Likewise, in a financial crisis, you can see where the weakness is because weak companies simply can’t hide.

One example is my former employer, General Motors (GM) , which went through a reorganization (aka bankruptcy) in 2009. I think it was clear to many that something needed to change at the automaker, and the financial crisis merely sped up the process. Ultimately, the Obama administration stepped in rather than allow the giant automaker to collapse.

4. Crises remind others to be prudent. Taking risks is important in capitalism, but it’s important to weight the potential danger to your company: Is the risk something that will simply curb next quarter’s earnings or one that might sink the company altogether?

Financial giant New York Life Insurance Co. uses the tag line, “The company you keep,” seemingly as a reminder that many others before it haven’t survived.

5. The alternative to crises can be worse. Financial meltdowns have a high cost in both money and social upheaval. I have friends who were at Lehman, and I know the hardship its collapse caused.

But avoiding the inevitable isn’t necessarily a better alternative over the long term.

Look at Japan, where the economy has stagnated for decades now.
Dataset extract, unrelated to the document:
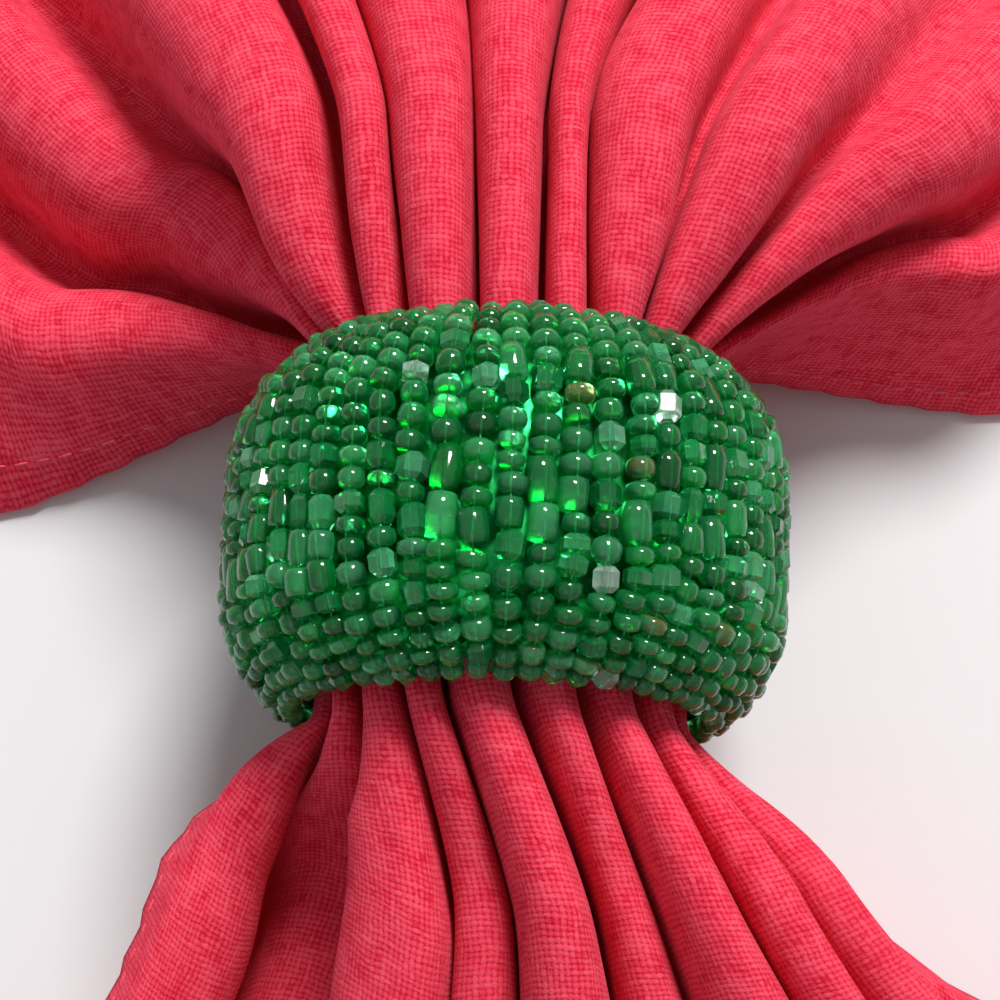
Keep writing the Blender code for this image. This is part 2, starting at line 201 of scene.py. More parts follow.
FRONT = [Way(*row) for row in (
    ("left edge", -122, -74, -31.6, 33.2, 22.0,  -10,   0, 0.0),
    ("L",          -78, -56, -25.6, 33.0, 27.0,  -12, -14, 3.0),
    ("K",          -57,  -8, -15.0, 33.0, 17.0,  -14,  20, 2.4),
    ("A",          -41,  12,  -8.2, 34.9, 38.5,    7,   8, 5.2),
    ("B",          -24,  18,  -1.3, 34.5, 37.5,   15,   0, 3.8),
    ("C",           -5,  21,   4.9, 34.7, 43.0,   18,   0, 4.6),
    ("D",           17,  20,  11.2, 34.3, 39.0,   20,   0, 3.2),
    ("E",           38,  26,  17.9, 34.1, 42.0,   24,   0, 4.2),
    ("F",           59,  27,  24.0, 33.7, 39.0,   27, -14, 3.4),
    ("G",           79,  38,  30.4, 33.0, 36.0,   33, -24, 2.4),
    ("H",           98,  42,  31.6, 31.6, 26.0,   35, -40, 2.4),
    ("R",          122,  48,  32.2, 30.4, 16.0,   37,   0, 1.8),
    ("right edge", 200,  50,  33.0, 28.6,  0.5,   39,   0, 0.0),
)]
WAYS = {1: BACK, -1: FRONT}
CRESTS = range(1, len(BORE)-1)
LAST = len(BORE)-1
OUTERMOST = (CRESTS[0], CRESTS[-1])

# ---------------- curves
def mix(a, b, t):
    return a+(b-a)*t


def ease(start, end, x):
    """0 before start, 1 after end, smooth between."""
    t = min(1.0, max(0.0, (x-start)/(end-start)))
    return t*t*(3-2*t)


def unit(v):
    return v/max(1e-9, np.linalg.norm(v))


def hermite(p, leave, q, arrive, t):
    """Points at t on the cubic from p to q with the given end tangents."""
    t = np.asarray(t, float).reshape(-1, 1)
    return ((2*t**3-3*t**2+1)*p+(t**3-2*t**2+t)*leave
            + (3*t**2-2*t**3)*q+(t**3-t**2)*arrive)


def lengths(points):
    return np.linalg.norm(np.diff(points, axis=0), axis=1)


def distances(points):
    """How far along a curve each of its points is."""
    return np.concatenate([[0], np.cumsum(lengths(points))])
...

There are many reasons for that, but a significant part of the problem in Japan was the presence of so-called zombie companies, firms neither alive enough to do business nor dead enough to get liquidated. They simply take up space and resources.

It’s far better to take a company through the bankruptcy courts and let its resources be used more efficiently by new owners, than to be haunted by zombies. Countries that let firms fail tend to do better economically than those that don’t.

The United States is still by far the richest country in the world, and companies are frequently being either created or liquidated. Where the failure rate is high, the wealth created often is also — see my comments above about Silicon Valley.